Home / Companies / News /  As biscuit growth slows, Parle moves faster into snacks, sweets

Bangalore: India’s largest biscuit maker Parle Products Pvt. Ltd is pushing aggressively into snacks and sweets as it seeks to shield itself from a slowdown in the growth of biscuit sales.

Within the next three years, Parle expects confectionery and snacks to generate 16-18% of its sales from less than 10% currently, said Praveen Kulkarni, general manager (marketing).

“Rather than looking at Parle as a biscuit company, we want to be seen as a food company," said Mayank Shah, group product manager. “So, while we will further consolidate our position as a biscuit major, the focus would be there on new things such as the western and traditional snacks that we have launched."

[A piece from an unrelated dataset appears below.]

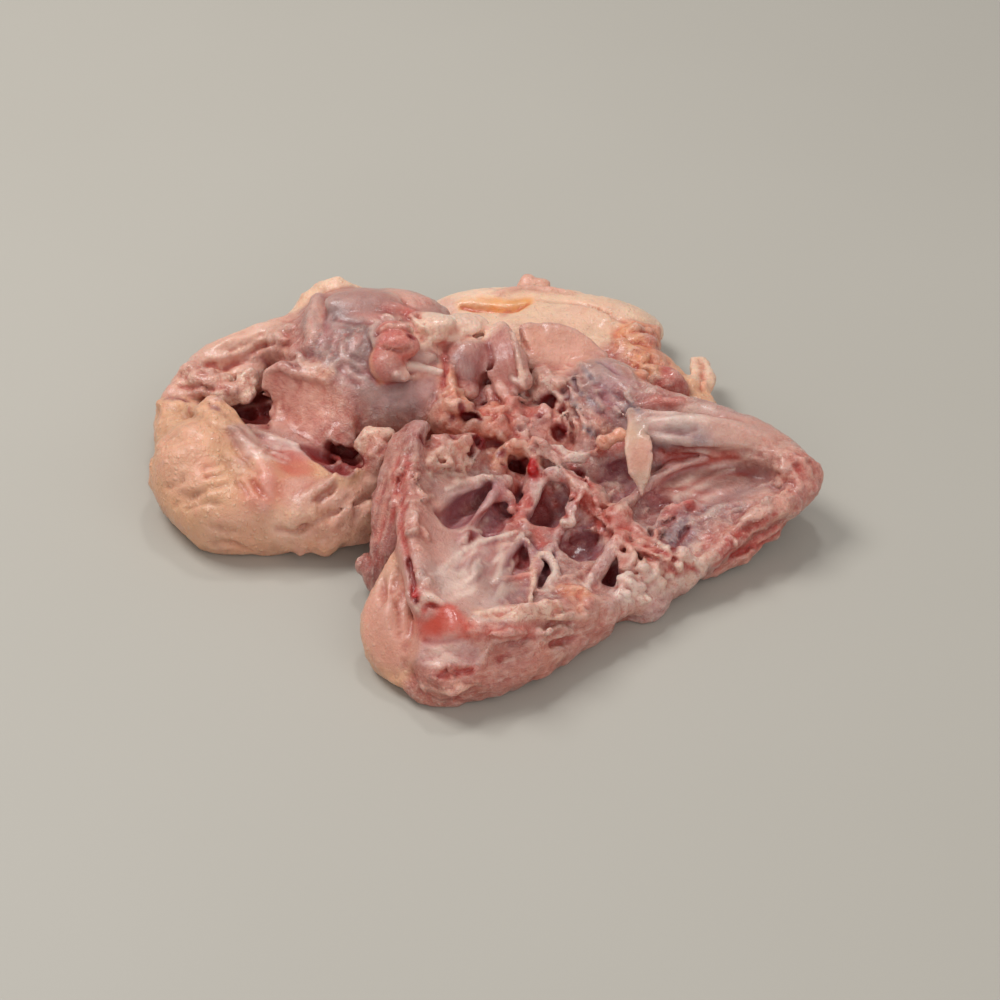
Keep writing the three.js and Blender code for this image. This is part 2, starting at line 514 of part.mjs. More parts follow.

Parle gets over 90% of its revenue from popular biscuit brands such as Parle-G, Hide & Seek and Krackjack. Compared with rivals such as Britannia Industries Ltd and ITC Foods, the maker of Sunfeast biscuits, Parle has been slow in expanding into new product categories. Over the past few years, Parle’s main focus was growing its biscuit sales through increased distribution and new products as demand for biscuits was particularly strong from 2007 to 2010.

However, this year, biscuit sales have slowed sharply. According to industry body Indian Biscuit Manufacturers Association, biscuit volumes grew just 9% in the six months to September, a drop from the 11-16% rise in the previous years.

The soaring costs of key ingredients such as wheat and sugar forced biscuit makers to hike their prices, hurting demand. Parle’s biggest rival, Britannia, the maker of Tiger and Good Day biscuits, reported at least five straight quarters of decline in biscuit volumes.

Parle’s biscuit business has grown much slower than the 25% jump in sales of snacks as well as the 15% rise in sales of sweets such as Mango Bite and Melody, marketing head Kulkarni said.

Parle recently launched its Indian snacks Parle Namkeen to compete directly with Haldiram’s offerings. It also sells chips under the Parle Wafers, Musst and Monaco Smart Chips brands.

Given the slowdown in biscuit demand, Parle and Britannia will have to make a stronger and quicker push into new product categories, analysts say.

Parle chairman Vijay Chauhan, in an interview Mint published on 28 November, forecast revenue at about 10,000 crore for 2012-13, which would be a 28% rise over last year.

Shah said that based on current market trends and given that snacks are growing much faster than biscuits, Parle would “like 60% of its sales coming from biscuits, 30% from snacks and 10% from confectionery over the long-term".

Shah said the firm will tweak its business model according to market trends. “Ideally, the sales mix for us would be according to the category sizes. Biscuits as a category is (significantly) higher than snacks right now. So we will continue launching new products in the premium biscuit category."

Britannia sells breads, health snacks, namkeen, oats and other foods apart from biscuits. ITC also sells various products such as ready-to-eat foods under the Kitchens of India brand, Bingo! potato chips and mint candies. Neither Britannia nor ITC disclose sales of specific products.

“The core capability for FMCG (fast-moving consumer goods) companies is distribution which can be leveraged across products. There is not much of a challenge as far as product innovation is concerned, so you will see FMCG companies diversifying into related product categories and most big companies are already doing that," said Anand Ramanathan, associate director at consulting firm KPMG. “ITC has been doing it aggressively but even the others have been doing it in a small way."

To increase its focus on snacks, Parle has used its wide network of wholesaler contacts to set up a separate distribution channel for the category, Kulkarni said.

“Parle has a very good distribution network. They reach towns, not just cities. So they have the experience and the infrastructure to scale up fast," Ramanathan said.